Keempat, hari pernikahan dan hari ‘H’ resepsi. Pelaksanaan pernikahan tentunya dilakukan sesuai dengan ketentuan-ketentuan syari’at Islam sebagaimana landasan dasarnya ‘Adat bersendi syara’, syara’ bersendi kitabullah’. Adat yang kami terapkan adalah yang mengakar pada perintah agama yang mengacu pada Al-Quran dan Sunnah Rasulullah.
Namun, pada hari ‘H’ pelaksanaan resepsi pernikahan saat ini menurut pengamatan saya, telah terjadi beberapa pergeseran terhadap beberapa teknis pelaksanaan. Ada beberapa elemen yang kemudian telah dihilangkan atau kadang dipakai kadang ditiadakan. Contoh kecil, dulu dalam prosesi belarak beliring (arakan pengantin) ‘wajib’ oleh seni bela diri Pencak Silat. Kini sering diabaikan. Dulu tidak mengenal makan prasmanan untuk tamu undangan, sekarang tamu disuguhkan hidangan dengan mengambil sendiri. Dulu tamu yang datang langsung dihidangkan di lantai (lesehan) dengan nasi dan lauk pauk yang terhidang di dalam piring. Dan ada beberapa lagi yang mengalami pergeseran, namun tidak mengurangi nilai-nilai kebersamaan dan kekeluargaan.

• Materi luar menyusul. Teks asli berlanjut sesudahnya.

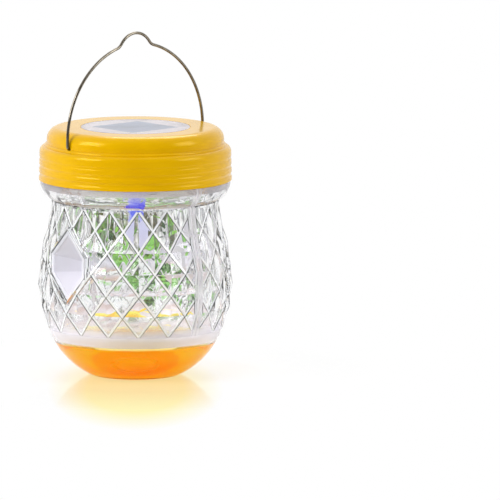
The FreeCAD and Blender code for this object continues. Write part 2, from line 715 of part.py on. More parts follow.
GASKET_RADIUS = f"{SKIRT_INSIDE} - gasket_wall"
gasket = turned("gasket", [
    ("mouth_radius - jar_wall - gasket_thickness / 2", "mouth_height"),
    (GASKET_RADIUS, "mouth_height"),
    (GASKET_RADIUS, INNER_STEP),
    ("mouth_radius - jar_wall - gasket_thickness / 2", INNER_STEP),
])
keep("lid_gasket", gasket)

# Solar module: seal, seat, cell and window

seal = turned("seal", [
    ("window_radius - seal_width", LEDGE_TOP),
    ("window_radius", LEDGE_TOP),
    ("window_radius", f"{LEDGE_TOP} + seal_thickness"),
    ("window_radius - seal_width", f"{LEDGE_TOP} + seal_thickness"),
])
keep("module_seal", seal)
TRAY_TOP = "lid_height - window_thickness"
CELL_POCKET = "(cell_size + 2 * cell_gap)"
tray_disc = rod("tray_disc", "window_radius", "tray_thickness", z=f"{TRAY_TOP} - tray_thickness")
cell_pocket = block("cell_pocket", f"-{CELL_POCKET} / 2", f"-{CELL_POCKET} / 2", f"{TRAY_TOP} - cell_thickness",
                    CELL_POCKET, CELL_POCKET, "tray_thickness")
keep("module_tray", cut("tray", tray_disc, cell_pocket))
keep("solar_cell", block("cell", "-cell_size / 2", "-cell_size / 2", f"{TRAY_TOP} - cell_thickness",
                         "cell_size", "cell_size", "cell_thickness"))
keep("solar_window", rod("window", "window_radius", "window_thickness", z=TRAY_TOP))

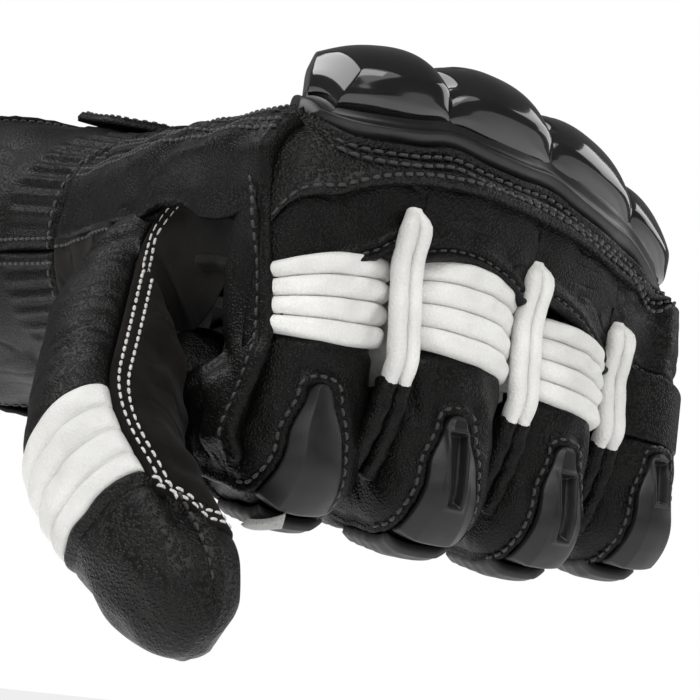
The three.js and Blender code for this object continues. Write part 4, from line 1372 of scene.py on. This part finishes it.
FLOOR_DROP, FLOOR_HALF = 0.16, 8.0  # metres
SKY_LIGHT, SKY_SEEN = 0.12, 1.0
LAMPS = (  # name, place from the glove in metres, size, power
    ("key", (-0.5, -0.6, 0.8), (0.9, 0.6), 6),
    ("back", (-0.5, 0.55, 0.7), (0.9, 0.5), 5),
    ("side", (0.9, -0.1, 0.4), (0.6, 0.6), 2.5),
)


def studio():
    mesh = bpy.data.meshes.new("floor")
    z = CAD_BOX[0][2] - FLOOR_DROP
    c, size = world((0, 0, 0)), FLOOR_HALF
    corners = ((-1, -1), (1, -1), (1, 1), (-1, 1))
    mesh.from_pydata([(c[0] + x * size, c[1] + y * size, z) for x, y in corners], [], [(0, 1, 2, 3)])
    floor = add_object("floor", mesh)
    paint = bpy.data.materials.new("floor")
    paint.use_nodes = True
    for key, value in (("Base Color", (0.93, 0.93, 0.93, 1)), ("Roughness", 0.8),
                       ("Emission Color", (1, 1, 1, 1)), ("Emission Strength", 0.5)):
        paint.node_tree.nodes["Principled BSDF"].inputs[key].default_value = value
    mesh.materials.append(paint)
    sky = bpy.data.worlds.new("studio")
    sky.use_nodes = True
    tree = sky.node_tree
    seen = tree.nodes.new("ShaderNodeLightPath").outputs["Is Camera Ray"]
    strength = tree.nodes.new("ShaderNodeMapRange")
    strength.inputs["To Min"].default_value = SKY_LIGHT
    strength.inputs["To Max"].default_value = SKY_SEEN
    tree.links.new(seen, strength.inputs["Value"])
    tree.links.new(strength.outputs["Result"], tree.nodes["Background"].inputs["Strength"])
    tree.nodes["Background"].inputs["Color"].default_value = (1, 1, 1, 1)
    bpy.context.scene.world = sky
    bpy.context.scene.view_settings.view_transform = "Standard"
    sun = add_object("soft_sun", bpy.data.lights.new("soft_sun", "SUN"))
    sun.data.energy, sun.data.angle = 1.25, radians(60)
    sun.rotation_euler = (radians(38), radians(-22), 0)
    aim = Vector(world((0, 0, -20)))
    for name, offset, size, power in LAMPS:
        data = bpy.data.lights.new(name, "AREA")
        data.shape = "RECTANGLE"
        data.size, data.size_y = size
        data.energy = power
        o = add_object(name, data)
        o.location = aim + Vector(offset)
        o.rotation_euler = (aim - o.location).to_track_quat("-Z", "Y").to_euler()


camera()
build_hand()
build_guard()
build_knuckle_skin()
for finger in FINGERS:
    for build in (build_band, build_ribs, build_sleeve, build_slider, build_facet, build_end, build_walls):
        build(finger)
build_loops()
build_thumb()
build_web()
build_cuff()
build_piping()
build_tag()
lay_threads()
studio()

Akhirnya, perhelatan pesta pernikahan di kampung saya tidak hanya sebuah seremoni belaka tapi merupakan media untuk mengikat erat tali silaturrahim baik antar anggota keluarga maupun seluruh masyarakat desa. Pesta tersebut tidak lagi milik tuan rumah tapi semua masyarakat. Jadi gagal dan suksesnya acara tersebut ada ditangan bersama; tidak ada yang saling menyalahkan. Itulah kekuatan kebersamaan. Semoga terus terbina. amin.